Чуть правее от вершины утеса к югу тянется относительно пологий склон, поросший такой же мертвой травой. Он спускается к морю под углом двадцать-двадцать пять градусов — по крайней мере, так рассчитал Женя Качесов. Дальше — крутой обрыв высотой метров семьдесят-восемьдесят и черные скалы. Обрыв тоже затянут сизой пеленой. У подножия его ревет бездна. Это и есть непосредственно мыс Горн.
Справа от него, на северо-востоке, виднеются две бухточки, и в ложбине на одном из лысых, безжизненных холмов, сползающих к воде, торчит покосившаяся плита из черного гранита — строгий неприметный памятник тысячам жертв этого гиблого места, где в извечной жестокой борьбе сталкиваются два океана — Тихий и Атлантический.

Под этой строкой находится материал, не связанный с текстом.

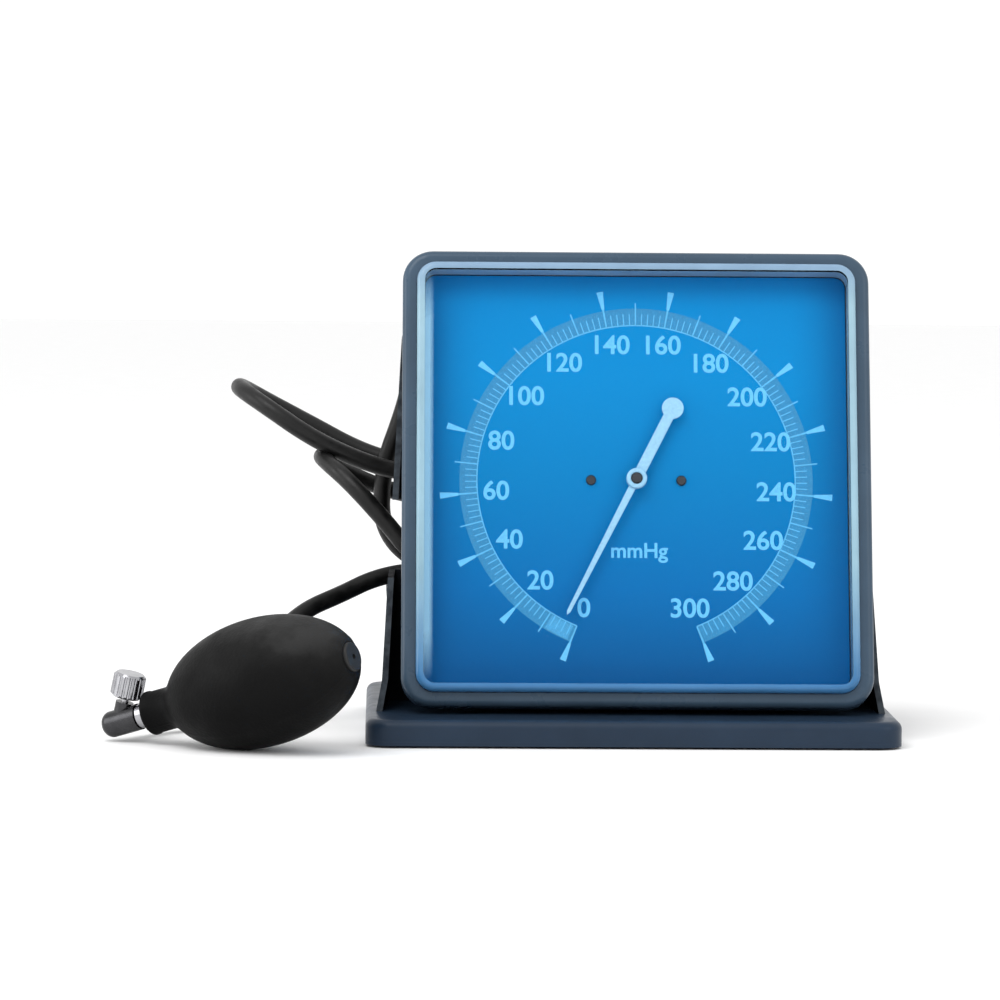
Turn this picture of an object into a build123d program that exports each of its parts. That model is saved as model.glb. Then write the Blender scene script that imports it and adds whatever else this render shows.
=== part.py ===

Некоторое время спустя мыс Горн остался у нас справа по кормовому борту. Чтобы увидеть его, нам пришлось пройти 9425 морских миль.
Оторвав в конце концов взгляд от мыса Горн, обладающего поистине зловеще-притягательной силой, я спустился в столовую, сел за стол и, пользуясь редким, счастливым случаем полного одиночества, принялся записывать в тетрадку первые, сумбурные, впечатления о том, что видел. И тут вдруг меня резко повело в сторону. Я едва не рухнул с дивана — но удержался. В следующее мгновение барк дал большой крен на левый борт. Все, что было на столах, со звоном и бряцанием попадало на пол: чашки, блюдца, пепельницы... Я успел схватить только очки, которые беспечно оставил на столе наш художник Андрей Петрович Красильщиков. Его холсты, законченные и те, что были еще в работе, тоже оказались на полу. Следом за ними перевернулись три или четыре кресла...
Стремглав взлетаю по трапу на верхнюю палубу — и вижу: несколько курсантов на полубаке с криками цепляются за натянутые, как струны, гитовы и гордени левого борта около фок-мачты, спасаясь от удара волны, пробившейся сквозь клюзы фальшборта... Пролив Дрейка все-таки проявил свое коварство.
Спустя некоторое время «Крузенштерн» внезапно выровнялся и, раскачиваясь на величественной зыби, двинулся дальше на запад. А шквал, налетевший со стороны Огненной Земли и накренивший барк на двадцать-двадцать пять градусов, вскоре стих. Нам крупно повезло: в проливе Дрейка, в частности у мыса Горн, таких, относительно спокойных дней в году — наперечет. Меж тем мы миновали скалистый, похожий на голову носорога, мыс Ложный Горн — южную оконечность полуострова Харди, — который моряки, идущие через пролив Дрейка с запада на восток, часто принимают за настоящий Горн, потому как оба мыса что близнецы-братья. А слева по борту, милях в тридцати, показались плоские вершины островов Диего-Рамирес, затянутые белесой вуалью. Как бы слившиеся воедино, они являли собой жалкий клочок призрачной земли — мираж на краю света.
Утром 31 декабря, в канун Нового — 1996 — года, «Крузенштерн» вышел из пролива Дрейка в Тихий океан.